Data sources and measurements
A team of researchers led by the first author (AS) visited the health facilities in March and April of 2019 and requested the narrative summaries of all 122 notified maternal deaths from the facility in-charge. The first author (AS) reviewed the narrative summary using a checklist informed by recommendation in the 2015 Tanzania MDSR guideline (8).
The narrative summaries were assessed by familiarisation and checking for presence of attributes on the four different domains (Panel 1). Presence or absence of information/attributes in each domain was scored and coded as present (1), not present (2) or not applicable (3) depending on the case. The researcher read each summary repeatedly to make sure all information was available or not even if it was not explicitly mentioned. For example, the duration of amenorrhea was considered to be present if the last normal menstrual period was mentioned even if the gestation age was not mentioned explicitly. Also, marital status was considered to be present if it was mentioned that the deceased was brought to facility by husband.

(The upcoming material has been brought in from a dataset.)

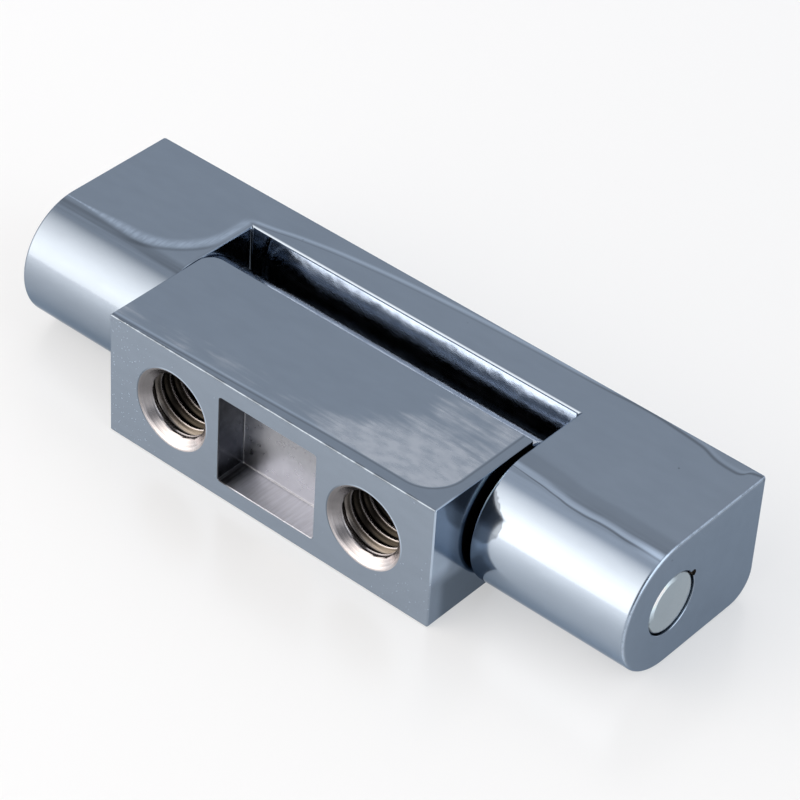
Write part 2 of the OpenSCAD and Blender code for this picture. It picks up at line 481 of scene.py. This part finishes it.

After familiarisation with the action plans the first authors extracted i) the target of each action plan (community, facility or higher level) ii) specific issues it addressed in the community or facility. For community action plans, the researcher indicated whether the action was for decision making at family level, danger signs recognition or health seeking behaviour or traditional practices. Action plans in the health facility were assessed whether they addressed service delivery, human resource, equipment and supplies, referral system, accountability or facility infrastructure. The action plans were then assessed for appropriateness by checking whether they met the SMART criteria.
Quantitative data collected was entered and cleaned in SPSS version 23 for analysis. The Comprehensiveness of each narrative summary was determined by calculating individual proportion of amount of information depending on each case. We summarised the total amount of information for each summary and then the proportion of present (1) was calculated from the expected total score for that case. The proportional score of each summary was ultimately divided into be poor, average, or good/comprehensive if it had 0-74%, 75-94% or more than 94% of the required information respectively. The cut off points were decided based on having been used in a study done by Mohseni et al in Iran (15), and were used for analysis and description purposes and are not recommended as standard cut off levels. Action plans were considered to be SMART if all the criteria were met.
Descriptive analysis was done for all variables and data presented in figures and tables.